Тургеневу он не прощал и приятельства с таким "лодырем" (так он называл его), как Болеслав Маркевич - тогда еще не романист, а камер-юнкер, светский декламатор и актер-любитель, стяжавший себе громкую известность за роль Чацкого в великосветском спектакле в доме Белосельских, где он играл с Верой Самойловой в роли Софьи.

- Не водитесь вы с ним! - упрашивал он и меня. - Наверно вытянет у вас сто рублей без отдачи… а то хоть и беленькую. Я его не принимаю, а ежели он нахально станет клянчить - я ему говорю: "Для вас нет у меня денег".
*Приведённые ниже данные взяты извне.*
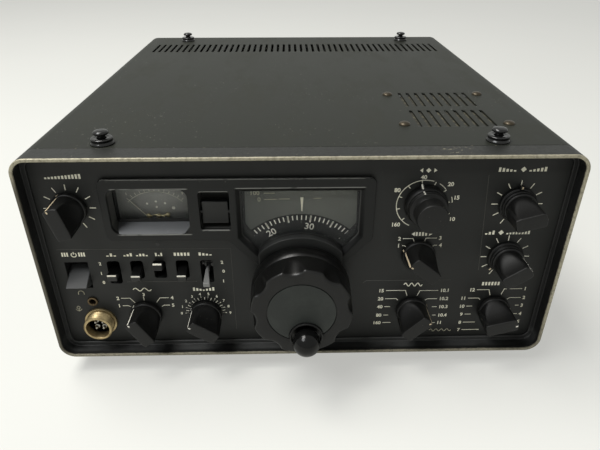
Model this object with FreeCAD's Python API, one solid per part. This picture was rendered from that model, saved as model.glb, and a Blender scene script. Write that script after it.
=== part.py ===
import FreeCAD, Part
import math
import os

# A desktop HF transceiver in a bent-sheet case, seen from its control side.
# All sizes are millimetres.  Everything is built with the front edge of the rim
# on the plane y = 0, the underside of the case on z = 0 and the middle of the
# case on x = 0.  The front faces -Y and +Z is up.  At the end each piece is
# moved, so that the origin is the bottom centre of the bounding box.
# Angles of knobs are counted from +X towards +Z, as seen from the front.

V = FreeCAD.Vector

# Case and covers
case_width = 280.0
case_height = 124.0
case_depth = 304.0


def across(share):
    """A place across the case, as a share of half its width, right is positive."""
    return share * case_width / 2


def up(share):
    """A place above the underside of the case, as a share of its height."""
    return share * case_height


corner_radius = 8.5
cover_sheet = 1.2
cover_split_z = up(0.5)
seam_gap = 0.4

# Front frame: rim, inner lip that the panel seats on, and rear tongue
frame_depth = 13.5
rim_wall = 1.8
lip_front = 8.0
lip_thickness = 1.0
lip_width = 2.6
tongue_length = 2.6
tongue_wall = 1.4

# Front panel and the steel bracket behind it
panel_thickness = 2.5
panel_fit = 0.2
bracket_gap = 12.5
bracket_sheet = 1.5
bracket_margin = 12.0
bearing_reach = 3.0

# Rear overhang of the covers, chassis and deck
rear_inset = 8.0
chassis_sheet = 1.5
chassis_margin = 10.0
deck_z = 12.0

# Raised moulding round the meter and the dial
bezel_rise = 2.6
bezel_left = across(-0.7321)
bezel_top = up(0.8871)
bezel_low = up(0.6048)
bezel_half_width = across(0.2736)
bezel_chamfer_top = up(0.6)
bezel_foot_half_width = 20.5
bezel_foot_z = up(0.45)
bezel_corner = 3.5
well_wall = 1.4

# Dial window, its collar and the disc behind it
dial_x = -0.8
dial_z = up(0.375)
window_half_width = across(0.2357)
window_top = up(0.8419)
window_chamfer_top = up(0.6113)
window_foot_half_width = 23.0
window_foot_z = up(0.5161)
window_taper = 2.6
collar_radius = 30.9
collar_half_width = 22.3
collar_reach = 5.5
collar_inner = 8.0
disc_radius = 40.2
disc_thickness = 1.0
disc_gap = 0.5
disc_hub_radius = 8.0
disc_hub_length = 5.0
mask_thickness = 1.0
mask_margin = 1.5
mask_gap = 0.5

# Meter
meter_left = across(-0.7057)
meter_right = across(-0.4164)
meter_low = up(0.6339)
meter_top = up(0.8427)
meter_corner = 5.0
meter_well_depth = 10.1
pane_thickness = 1.0
pane_lap = 1.2
meter_face_depth = 4.3
scale_thickness = 0.5
meter_case_wall = 1.5
meter_barrel_radius = 14.0
meter_barrel_length = 22.0
meter_case_drop = 6.0
needle_pivot_drop = 2.8
needle_length = 21.3
needle_tail = 2.6
needle_width = 0.5
needle_thickness = 0.4
needle_hub_radius = 1.5
needle_gap = 0.8
needle_tip_share = 0.6
needle_rest_angle = 130.4

# Meter switch in its pocket
pocket_left = across(-0.3757)
pocket_right = across(-0.265)
pocket_low = up(0.6532)
pocket_top = up(0.829)
pocket_corner = 1.5
pocket_depth = 9.0
pocket_floor = 1.2
rocker_side_gap = 0.9
rocker_height = 12.5
rocker_centre_z = up(0.7298)
rocker_front = 1.4
rocker_thickness = 4.2
rocker_hollow = 0.9
rocker_axle_reach = 1.0

# Main tuning knob with its inlay and spinner
knob_gap = 1.5
knob_length = 22.4
knob_back_radius = 26.9
knob_front_radius = 26.5
knob_edge = 0.8
knob_turned = 9.0
scallop_count = 8
scallop_radius = 9.0
scallop_depth = 2.7
scallop_length = 10.5
knob_hollow_radius = 21.5
knob_hollow_depth = 11.0
knob_boss_radius = 8.0
inlay_radius = 18.1
inlay_depth = 0.8
inlay_groove = 0.4
spinner_offset = 15.4
spinner_ball = 7.3
spinner_boss_radius = 8.8
spinner_boss_height = 1.0
spinner_cup_radius = 7.9
spinner_cup_depth = 1.6
spinner_proud = 4.9
spinner_pin_radius = 2.2
spinner_pin_length = 8.0
spinner_flat_gap = 0.6

# Shafts and running fits
shaft_radius = 3.0
inner_shaft_radius = 1.5
running_fit = 0.05
shaft_length_in_body = 8.0
shaft_in_knob = 9.0
shaft_end_gap = 2.0
panel_hole_radius = 5.0
bushing_radius = 4.4
bushing_reach = 9.5
nut_radius = 6.5
nut_thickness = 2.2

# Single knobs: a skirt, a round body and a grip bar with scooped sides
knob_panel_gap = 0.8
skirt_radius = 9.2
skirt_height = 2.8
skirt_edge = 0.7
body_radius = 8.5
knob_height = 18.0
bar_width = 7.6
bar_tail_reach = 0.6
bar_tail_corner = 3.2
scoop_radius = 22.0
scoop_start = 0.6

# Concentric pairs: the outer ring and the smaller inner knob
ring_radius = 9.6
ring_height = 5.6
ring_top_radius = 8.6
ring_lug = 1.5
ring_lug_width = 2.4
ring_lug_height = 1.8
ring_edge = 0.5
ring_foot = 1.2
inner_body_radius = 7.4
inner_bar_width = 7.6
pair_gap = 0.5
pair_height = 21.0

# Round preselector knob
cap_radius = 8.1
cap_skirt_radius = 11.2
cap_step_radius = 9.9
cap_height = 17.0
cap_edge = 0.8
cap_flare = 0.3
cap_step_height = 7.0
cap_waist_height = 3.5
cap_slope_height = 2.2
cap_foot = 1.4
cap_lug_reach = 13.8
cap_lug_half = 2.2
cap_lug_height = 2.1

# Levers in their pockets
lever_pivot_depth = 9.5
lever_reach = 5.6
lever_width = 5.2
lever_height = 4.2
lever_pivot_radius = 2.4
lever_pin_radius = 1.2
lever_slot_width = 6.8
lever_slot_corner = 1.5
lever_body_room = 1.0
bat_reach = 13.0
bat_root = 1.8
bat_tip = 3.6
bat_thickness = 2.6
lever_body_wall = 1.6
lever_side_gap = 0.5

# Power rocker
power_x = across(-0.8771)
power_z = up(0.4161)
power_width = 11.5
power_height = 17.0
power_side_gap = 0.5
power_pivot_depth = 1.0
power_drum_radius = 6.9
power_pin_back = 3.0
power_top_rise = 1.8
power_top_reach = -2.5
power_bottom_drop = 3.9
power_bottom_reach = 8.2
power_pin_radius = 1.2

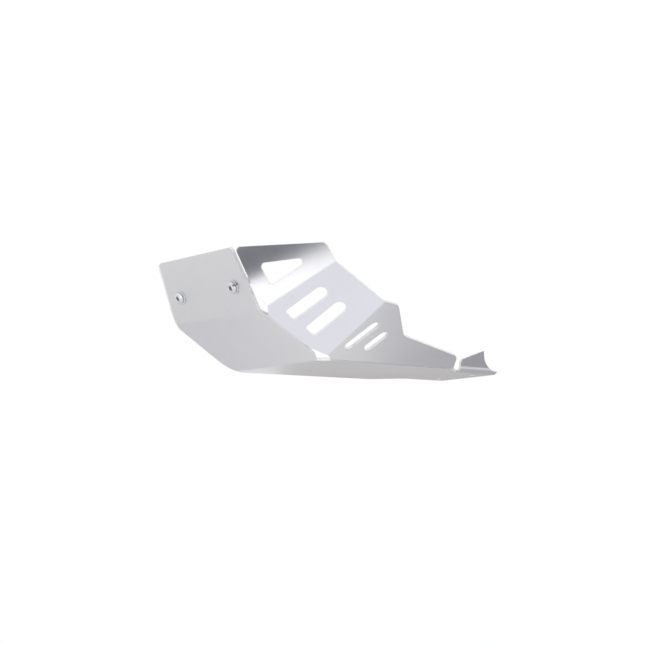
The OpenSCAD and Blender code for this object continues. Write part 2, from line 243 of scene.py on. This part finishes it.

И каждый раз Писемский прибавлял:

- А Иван Сергеевич водит приятельство с такой дрянью! Мое знакомство с великолепным "Болеславом" вышло вот каким образом в первую же зиму. Он жил на одной квартире с неким Казначеевым, бывшим чиновником при графе Закревском в Москве, как и Маркович. А Казначеева я знал через семейство князей Дондуковых. Маркевич пожелал меня "шармировать", стал рассказывать про свои светские связи и приятельство с "Иваном Сергеевичем", прохаживаясь насчет его бесхарактерности и беспринципности. Между прочим, он мне изобразил в лицах (он был большой краснобай), как Тургенев во дворце у Елены Павловны на рауте сначала ругательски ругал весь этот высший монд; а когда одна великая княгиня сказала ему несколько любезностей, то "весь растаял". Этим рассказом я воспользовался впоследствии в романе "Жертва вечерняя", где у меня является некий Балдевич, очень смахивающий на Марковича. Тогда Тургенев его уже отстранил от своей особы, и реакционный романист мстил ему за это всю жизнь.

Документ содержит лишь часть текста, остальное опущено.